Fourth, if you are of a religious bent that denies scientific conceptions of the body and the mind, there are equally serious religious questions to be adressed. Are you being attacked by a demonic being or agency? Are you being tested by [G/g]od[s/esses]? Is suffering morally necessary? Is it possible for humans to be good or happy in your cosmology? If not, are you willing to abandon that cosmology, or do you come to terms with some kind of compromise state?
Fifth, what scope does your financial and physical situation even allow for these questions? Many people just work all day and then fall into exhausted sleep, only to wake up after too little rest and repeat the process till some key body part gives out.
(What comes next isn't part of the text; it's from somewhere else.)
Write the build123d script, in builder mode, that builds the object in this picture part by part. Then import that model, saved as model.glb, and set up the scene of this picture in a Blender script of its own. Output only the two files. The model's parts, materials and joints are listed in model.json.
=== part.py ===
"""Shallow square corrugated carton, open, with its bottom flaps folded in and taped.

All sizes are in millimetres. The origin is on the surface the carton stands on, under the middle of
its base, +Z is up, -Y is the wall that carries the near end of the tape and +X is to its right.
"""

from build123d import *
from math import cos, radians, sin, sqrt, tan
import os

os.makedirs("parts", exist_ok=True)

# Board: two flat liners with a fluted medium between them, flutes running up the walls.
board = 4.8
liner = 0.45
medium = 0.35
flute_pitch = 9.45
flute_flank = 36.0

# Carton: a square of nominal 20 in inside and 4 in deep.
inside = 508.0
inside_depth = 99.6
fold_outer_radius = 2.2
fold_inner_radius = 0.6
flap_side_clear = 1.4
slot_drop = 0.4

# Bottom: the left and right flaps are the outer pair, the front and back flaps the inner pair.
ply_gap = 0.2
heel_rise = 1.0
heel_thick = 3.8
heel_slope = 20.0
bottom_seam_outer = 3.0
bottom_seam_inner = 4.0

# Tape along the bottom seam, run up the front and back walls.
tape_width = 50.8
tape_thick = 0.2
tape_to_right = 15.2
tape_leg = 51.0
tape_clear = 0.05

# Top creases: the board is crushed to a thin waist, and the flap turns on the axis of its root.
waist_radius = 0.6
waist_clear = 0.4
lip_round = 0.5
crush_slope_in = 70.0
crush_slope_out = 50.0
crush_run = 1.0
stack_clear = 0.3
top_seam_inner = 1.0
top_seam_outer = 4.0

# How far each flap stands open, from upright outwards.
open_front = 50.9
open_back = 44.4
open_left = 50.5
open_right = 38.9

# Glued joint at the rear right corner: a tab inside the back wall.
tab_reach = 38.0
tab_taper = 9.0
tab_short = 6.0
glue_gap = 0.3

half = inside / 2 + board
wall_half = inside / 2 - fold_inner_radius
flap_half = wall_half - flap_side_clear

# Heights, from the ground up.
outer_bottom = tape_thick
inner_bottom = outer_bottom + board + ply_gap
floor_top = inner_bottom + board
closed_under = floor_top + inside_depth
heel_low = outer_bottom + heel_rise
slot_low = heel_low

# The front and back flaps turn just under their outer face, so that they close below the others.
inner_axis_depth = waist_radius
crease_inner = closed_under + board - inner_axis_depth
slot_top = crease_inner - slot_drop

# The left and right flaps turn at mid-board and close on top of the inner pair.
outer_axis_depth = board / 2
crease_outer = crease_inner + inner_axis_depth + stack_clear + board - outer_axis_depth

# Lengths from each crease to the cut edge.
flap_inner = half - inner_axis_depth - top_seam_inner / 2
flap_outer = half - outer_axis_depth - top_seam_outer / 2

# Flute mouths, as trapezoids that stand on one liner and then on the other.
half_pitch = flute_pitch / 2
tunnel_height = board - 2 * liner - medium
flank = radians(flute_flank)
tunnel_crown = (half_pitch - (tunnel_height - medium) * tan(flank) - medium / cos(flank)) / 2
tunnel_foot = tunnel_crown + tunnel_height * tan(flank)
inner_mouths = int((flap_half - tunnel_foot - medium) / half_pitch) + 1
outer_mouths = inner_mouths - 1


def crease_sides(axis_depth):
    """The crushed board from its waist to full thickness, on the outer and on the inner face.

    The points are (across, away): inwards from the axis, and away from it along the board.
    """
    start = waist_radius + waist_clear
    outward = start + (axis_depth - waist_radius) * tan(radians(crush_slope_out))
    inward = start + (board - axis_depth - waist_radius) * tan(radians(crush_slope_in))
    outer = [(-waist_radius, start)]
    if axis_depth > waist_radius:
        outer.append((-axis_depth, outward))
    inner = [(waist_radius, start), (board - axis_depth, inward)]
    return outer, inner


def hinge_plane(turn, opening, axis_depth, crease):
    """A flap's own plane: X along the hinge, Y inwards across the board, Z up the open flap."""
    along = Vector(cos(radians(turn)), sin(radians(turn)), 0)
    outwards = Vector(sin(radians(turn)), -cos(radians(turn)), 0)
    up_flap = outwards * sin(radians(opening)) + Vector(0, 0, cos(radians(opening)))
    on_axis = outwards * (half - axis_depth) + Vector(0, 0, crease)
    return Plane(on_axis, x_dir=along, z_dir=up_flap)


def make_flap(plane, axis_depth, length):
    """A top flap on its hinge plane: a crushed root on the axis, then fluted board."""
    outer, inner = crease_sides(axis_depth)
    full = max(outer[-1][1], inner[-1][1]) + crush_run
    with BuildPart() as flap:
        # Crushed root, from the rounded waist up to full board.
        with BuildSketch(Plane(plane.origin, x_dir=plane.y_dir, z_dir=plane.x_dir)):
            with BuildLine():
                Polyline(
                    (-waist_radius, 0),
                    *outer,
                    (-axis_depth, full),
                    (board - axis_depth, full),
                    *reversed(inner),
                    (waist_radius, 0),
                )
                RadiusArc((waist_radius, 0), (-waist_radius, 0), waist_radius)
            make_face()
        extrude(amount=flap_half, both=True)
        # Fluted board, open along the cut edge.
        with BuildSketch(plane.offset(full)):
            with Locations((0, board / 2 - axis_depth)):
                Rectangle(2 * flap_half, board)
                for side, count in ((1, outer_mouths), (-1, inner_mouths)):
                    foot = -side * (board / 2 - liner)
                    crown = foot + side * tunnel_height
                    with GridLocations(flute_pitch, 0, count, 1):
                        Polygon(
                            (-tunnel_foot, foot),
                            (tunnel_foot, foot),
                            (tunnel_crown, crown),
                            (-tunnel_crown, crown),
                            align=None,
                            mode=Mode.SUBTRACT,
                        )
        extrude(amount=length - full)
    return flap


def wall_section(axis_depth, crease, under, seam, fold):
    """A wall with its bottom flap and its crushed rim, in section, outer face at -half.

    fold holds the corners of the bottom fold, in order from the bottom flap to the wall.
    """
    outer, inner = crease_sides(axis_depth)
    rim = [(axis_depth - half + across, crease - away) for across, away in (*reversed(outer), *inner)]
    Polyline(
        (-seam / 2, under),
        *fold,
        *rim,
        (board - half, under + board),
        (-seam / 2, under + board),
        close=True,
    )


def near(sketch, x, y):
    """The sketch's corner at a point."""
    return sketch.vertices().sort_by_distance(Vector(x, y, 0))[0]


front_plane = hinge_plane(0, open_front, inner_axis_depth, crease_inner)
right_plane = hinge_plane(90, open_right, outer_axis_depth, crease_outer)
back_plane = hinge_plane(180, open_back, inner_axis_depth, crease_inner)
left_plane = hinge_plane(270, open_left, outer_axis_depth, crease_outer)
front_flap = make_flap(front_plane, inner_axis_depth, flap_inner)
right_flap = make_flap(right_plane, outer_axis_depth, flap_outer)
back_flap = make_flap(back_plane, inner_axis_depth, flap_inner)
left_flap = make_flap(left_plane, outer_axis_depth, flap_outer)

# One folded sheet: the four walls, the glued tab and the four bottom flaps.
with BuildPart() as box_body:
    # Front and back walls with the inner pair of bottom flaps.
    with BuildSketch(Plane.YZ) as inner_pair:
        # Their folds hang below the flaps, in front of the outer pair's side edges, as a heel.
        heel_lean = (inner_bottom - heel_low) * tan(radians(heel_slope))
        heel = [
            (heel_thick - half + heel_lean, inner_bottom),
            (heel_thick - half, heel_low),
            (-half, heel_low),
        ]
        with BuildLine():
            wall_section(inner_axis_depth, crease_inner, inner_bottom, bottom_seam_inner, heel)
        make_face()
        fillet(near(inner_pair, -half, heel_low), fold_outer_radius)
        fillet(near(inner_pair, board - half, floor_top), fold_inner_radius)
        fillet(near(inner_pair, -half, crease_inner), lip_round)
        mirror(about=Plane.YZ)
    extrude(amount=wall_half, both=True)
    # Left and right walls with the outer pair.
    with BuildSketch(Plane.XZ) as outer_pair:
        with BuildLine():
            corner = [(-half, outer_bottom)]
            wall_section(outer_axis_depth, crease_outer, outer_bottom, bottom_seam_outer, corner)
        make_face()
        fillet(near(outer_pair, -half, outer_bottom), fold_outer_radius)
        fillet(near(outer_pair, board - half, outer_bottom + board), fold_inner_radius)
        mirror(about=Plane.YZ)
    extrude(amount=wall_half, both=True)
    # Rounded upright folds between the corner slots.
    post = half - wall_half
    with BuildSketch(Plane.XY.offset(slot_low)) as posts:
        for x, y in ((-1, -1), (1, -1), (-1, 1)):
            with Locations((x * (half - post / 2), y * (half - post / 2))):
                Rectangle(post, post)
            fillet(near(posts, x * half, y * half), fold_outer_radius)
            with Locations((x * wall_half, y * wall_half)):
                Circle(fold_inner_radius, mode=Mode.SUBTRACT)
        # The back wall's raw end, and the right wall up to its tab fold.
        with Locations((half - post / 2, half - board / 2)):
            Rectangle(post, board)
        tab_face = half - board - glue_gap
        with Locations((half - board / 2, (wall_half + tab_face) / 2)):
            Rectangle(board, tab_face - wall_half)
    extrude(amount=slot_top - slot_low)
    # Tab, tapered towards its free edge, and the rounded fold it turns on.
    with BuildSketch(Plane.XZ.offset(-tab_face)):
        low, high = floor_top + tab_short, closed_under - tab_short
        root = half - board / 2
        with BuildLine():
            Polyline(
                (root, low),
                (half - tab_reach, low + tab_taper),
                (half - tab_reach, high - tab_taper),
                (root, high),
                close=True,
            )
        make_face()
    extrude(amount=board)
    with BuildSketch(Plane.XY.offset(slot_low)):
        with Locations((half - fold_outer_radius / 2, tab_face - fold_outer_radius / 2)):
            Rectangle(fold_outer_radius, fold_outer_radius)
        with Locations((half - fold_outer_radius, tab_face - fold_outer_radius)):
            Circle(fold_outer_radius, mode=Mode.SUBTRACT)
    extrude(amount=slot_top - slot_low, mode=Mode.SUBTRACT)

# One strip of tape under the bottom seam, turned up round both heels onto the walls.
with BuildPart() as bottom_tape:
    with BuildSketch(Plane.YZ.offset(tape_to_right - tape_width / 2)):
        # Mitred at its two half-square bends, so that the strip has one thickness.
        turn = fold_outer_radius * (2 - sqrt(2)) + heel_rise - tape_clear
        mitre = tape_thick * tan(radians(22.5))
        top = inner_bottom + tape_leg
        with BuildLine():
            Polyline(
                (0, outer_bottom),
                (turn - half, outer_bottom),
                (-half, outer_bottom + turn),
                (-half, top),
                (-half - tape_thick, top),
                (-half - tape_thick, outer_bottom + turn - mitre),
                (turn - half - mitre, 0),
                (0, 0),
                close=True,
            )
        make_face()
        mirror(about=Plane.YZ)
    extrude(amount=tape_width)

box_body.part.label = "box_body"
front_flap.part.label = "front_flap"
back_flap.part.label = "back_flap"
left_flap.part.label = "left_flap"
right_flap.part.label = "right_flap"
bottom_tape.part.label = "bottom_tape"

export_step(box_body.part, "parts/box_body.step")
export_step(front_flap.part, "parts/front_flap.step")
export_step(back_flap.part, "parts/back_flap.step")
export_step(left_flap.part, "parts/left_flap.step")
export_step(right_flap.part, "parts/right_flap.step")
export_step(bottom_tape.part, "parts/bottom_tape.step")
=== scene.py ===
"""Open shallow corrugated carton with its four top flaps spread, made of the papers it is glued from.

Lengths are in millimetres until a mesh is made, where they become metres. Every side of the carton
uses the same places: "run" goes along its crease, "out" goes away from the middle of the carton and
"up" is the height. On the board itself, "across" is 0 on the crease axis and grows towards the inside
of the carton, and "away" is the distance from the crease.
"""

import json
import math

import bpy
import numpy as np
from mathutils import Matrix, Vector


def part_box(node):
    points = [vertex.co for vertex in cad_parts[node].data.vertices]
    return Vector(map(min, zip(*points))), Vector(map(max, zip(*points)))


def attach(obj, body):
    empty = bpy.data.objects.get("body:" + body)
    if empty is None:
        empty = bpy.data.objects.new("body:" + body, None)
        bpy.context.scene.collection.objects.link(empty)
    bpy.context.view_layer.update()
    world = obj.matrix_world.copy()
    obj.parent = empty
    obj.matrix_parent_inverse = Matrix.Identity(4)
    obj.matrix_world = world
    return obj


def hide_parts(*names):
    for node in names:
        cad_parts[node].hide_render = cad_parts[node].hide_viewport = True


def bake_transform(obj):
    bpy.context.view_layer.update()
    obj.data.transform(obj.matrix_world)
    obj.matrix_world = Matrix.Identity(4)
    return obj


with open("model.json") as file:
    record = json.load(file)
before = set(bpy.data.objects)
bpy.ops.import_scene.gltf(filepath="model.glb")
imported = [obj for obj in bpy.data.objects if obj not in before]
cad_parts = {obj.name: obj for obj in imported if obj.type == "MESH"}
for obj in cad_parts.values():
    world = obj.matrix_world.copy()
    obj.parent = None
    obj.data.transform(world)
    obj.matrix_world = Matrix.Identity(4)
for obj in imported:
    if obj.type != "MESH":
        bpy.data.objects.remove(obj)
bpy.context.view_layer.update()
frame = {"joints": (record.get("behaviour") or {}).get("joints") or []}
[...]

Others struggle daily with debilitating physical conditions or actively malevolent political regimes. If you're tired and hungry and scared all the time, how does that affect your conceptions of goodness or happiness?
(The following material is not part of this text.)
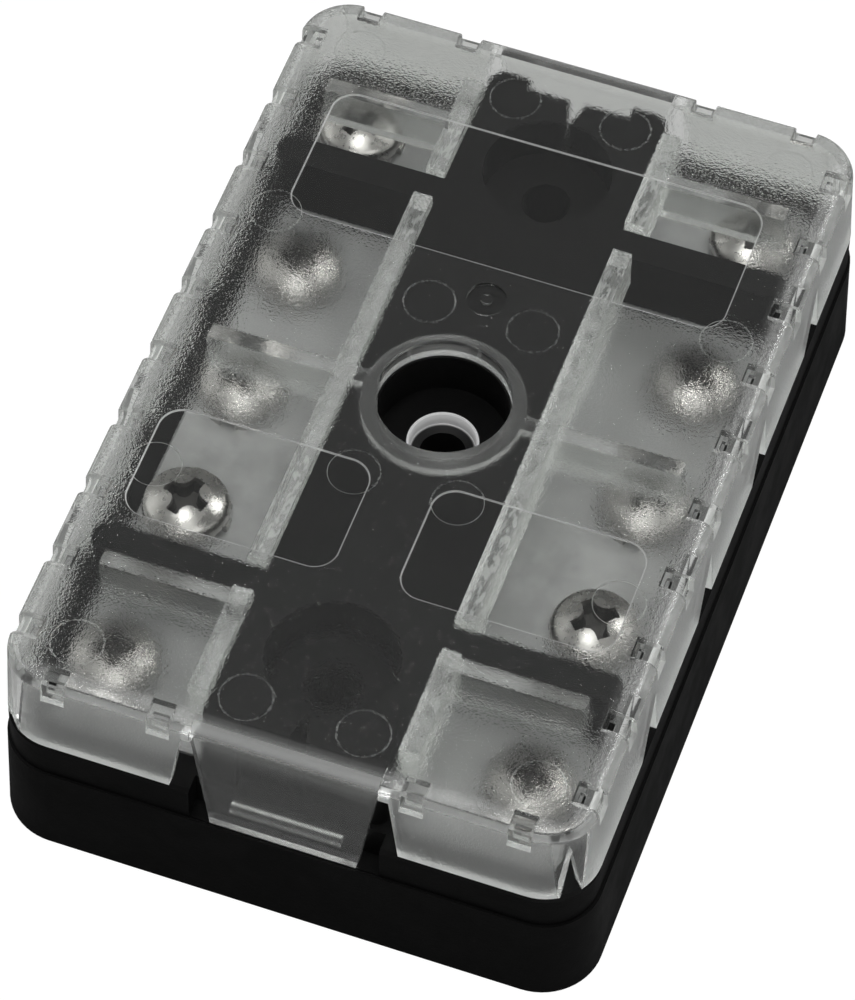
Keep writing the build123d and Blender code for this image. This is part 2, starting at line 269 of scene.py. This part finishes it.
def cover_masks(n):
    """Where each finish lies on the cover: 1 in its region and 0 outside it."""
    x, y, z = n.axes()
    away_x = n.math("ABSOLUTE", x)
    away_y = n.math("ABSOLUTE", y)
    center = n.length(x, y)
    smooth, outline = panel_masks(n)
    top = n.ramp(z, TOP_Z - 0.35 * MM, TOP_Z - 0.2 * MM)
    flap_width = n.ramp(away_x, FLAP_SIDE, FLAP_SIDE + 0.1 * MM, 1.0, 0.0)
    bend = n.times(flap_width, n.ramp(away_y, 43.4 * MM, 44.8 * MM))
    textured = n.times(top, n.without(smooth), n.without(bend))
    # Outer faces of the skirts are textured too, but not the flaps, inner faces and ribs
    below = n.ramp(z, TOP_Z - 1.4 * MM, TOP_Z - 0.3 * MM, 1.0, 0.0)
    flap = n.times(flap_width, n.ramp(away_y, 45.0 * MM, 45.2 * MM))
    outer = n.math("MAXIMUM", n.ramp(away_x, 30.5 * MM, 30.7 * MM),
                   n.ramp(away_y, 46.3 * MM, 46.5 * MM))
    skirt = n.times(outer, below, n.without(flap))
    inside = n.times(n.ramp(away_x, 28.6 * MM, 29.0 * MM, 1.0, 0.0),
                     n.ramp(away_y, 44.3 * MM, 44.8 * MM, 1.0, 0.0))
    rib = n.times(inside, n.ramp(z, TOP_Z - PLATE - 0.5 * MM, TOP_Z - PLATE - 0.2 * MM, 1.0, 0.0))
    wall = n.without(inside)
    foot = n.times(wall, n.ramp(z, SKIRT_Z + 0.2 * MM, SKIRT_Z + 0.7 * MM, 1.0, 0.0),
                   n.without(flap))
    rail = n.times(rib, n.times(n.ramp(away_x, 12.3 * MM, 12.4 * MM, 1.0, 0.0),
                                n.ramp(away_x, 9.8 * MM, 9.9 * MM)))
    crest = n.times(n.ramp(away_x, 9.8 * MM, 9.9 * MM, 1.0, 0.0),
                    n.ramp(z, TOP_Z - 1.1 * MM, TOP_Z - 0.4 * MM),
                    n.ramp(away_y, 44.8 * MM, 46.6 * MM))
    collar = n.times(n.ramp(center, 8.8 * MM, 9.0 * MM, 1.0, 0.0),
                     n.ramp(center, 6.4 * MM, 6.6 * MM), rib)
    edge = n.times(wall, n.ramp(z, TOP_Z - 3.6 * MM, TOP_Z - 3.2 * MM))
    plate_middle = n.times(n.ramp(away_x, 27.4 * MM, 29.6 * MM, 1.0, 0.0),
                           n.ramp(away_y, 43.6 * MM, 45.4 * MM, 1.0, 0.0))
    return {"textured": textured, "outline": n.times(outline, top), "skirt": skirt, "flap": flap,
            "rib": rib, "foot": foot, "rail": rail, "crest": crest, "collar": collar, "edge": edge,
            "border": n.times(textured, n.without(plate_middle)),
            "rim": n.ramp(center, 6.45 * MM, 6.6 * MM, 1.0, 0.0)}


def clear_cover():
    """Clear plastic: grained plate and skirts, smooth panels, cloudier ribs, feet and borders; painted
    highlights on the flap crests, panel outlines and rails, and painted shade on the wall of the central
    hole.
    """
    n = Nodes("clear_cover")
    mask = cover_masks(n)
    peel = n.noise(3400.0, 1.0, 0.55)
    fine = n.noise(7000.0, 0.0, 0.5)
    streak = n.noise(1.0, 1.0, 0.6, n.stretched(2600.0, 900.0, 1500.0))
    grain = n.total(n.times(peel, 0.7), n.times(fine, 0.3))
    amount = n.total(n.times(n.math("MAXIMUM", mask["textured"], mask["skirt"]), 0.97), 0.03)
    normal = n.bump(n.times(grain, amount), 0.10 * MM)
    rough = n.total(n.times(mask["textured"], 0.03), n.times(mask["skirt"], 0.26),
                    n.times(mask["rib"], 0.16), n.times(mask["crest"], 0.25),
                    n.times(mask["flap"], 0.14), 0.04)
    cloud_and_highlight = n.total(n.times(mask["foot"], 0.26), n.times(mask["skirt"], 0.14),
                    n.times(mask["rib"], 0.03), 0.003,
                    # Painted sheen: streaks of white cloud along the rails stand for light caught on the
                    # rib faces
                    n.times(mask["rail"], n.ramp(streak, 0.38, 0.64, 0.18, 0.42)),
                    n.times(mask["textured"], n.ramp(fine, 0.48, 0.66, 0.0, 0.02)),
                    n.times(mask["border"], n.ramp(peel, 0.36, 0.64, 0.05, 0.17)),
                    n.times(mask["edge"], 0.07), n.times(mask["collar"], 0.02))
    # Painted highlight: the rounded crests of the flaps are made cloudy white as a bright line
    cloud_and_highlight = n.math("MAXIMUM", n.times(mask["crest"], 0.32), cloud_and_highlight)
    # Painted highlight: the panel outlines are made cloudy white as thin bright lines
    cloud_and_highlight = n.math("MINIMUM", n.math("MAXIMUM", n.times(mask["outline"], 0.36), cloud_and_highlight), 0.9)
    # Painted shade: the wall of the central hole is coloured near black
    tint_and_hole_shade = n.mix_color(mask["rim"], (0.93, 0.94, 0.925, 1.0), (0.05, 0.05, 0.05, 1.0))
    plastic = n.principled(**{"Base Color": tint_and_hole_shade, "Roughness": rough, "Normal": normal,
                              "IOR": PLASTIC_IOR, "Transmission Weight": n.without(cloud_and_highlight)})
    # The cover casts a light shadow instead of a glass one
    through = n.add("BsdfTransparent", Color=(0.88, 0.89, 0.88, 1.0))
    shadow = n.add("LightPath").outputs["Is Shadow Ray"]
    shader = n.add("MixShader", Fac=shadow)
    n.put(shader.inputs[1], plastic.outputs[0])
    n.put(shader.inputs[2], through.outputs[0])
    return n.finish(shader.outputs[0])


def frosted_line():
    """The raised ring that an ejector leaves: the same plastic, cloudier."""
    n = Nodes("frosted_line")
    tone = n.mix_color(n.noise(900.0, 2.0), (0.80, 0.81, 0.80, 1.0), (0.92, 0.93, 0.92, 1.0))
    plastic = n.principled(**{"Base Color": tone, "Roughness": 0.3, "IOR": PLASTIC_IOR,
                              "Transmission Weight": 0.96})
    return n.finish(plastic.outputs[0])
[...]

Sixth, your sense of co-identity with others has a huge effect. To what extent do you define goodness and happiness in individual, group, or community terms? Is it possible for you to be happy while members of your group/community are sad? Is an action that makes your individual world better but damages others of your group/community a good action?
And, really, this is just a quick scoop off the top. Utopias, real utopias, shouldn't be boring. They're only boring if they're lying dystopias - strange creations by people who figured that whatever made them happy and whatever they thought was good would be happy and good for everyone else too for all of time. Nonsense. Shallow poppycock. Trying to be good and happy in a diverse society of individuals who have varied experiences and varied commitments to others is one of the most fascinating challenges in existence.
Literature needs to stop treating it like something nonproblematic that happens after the story ends.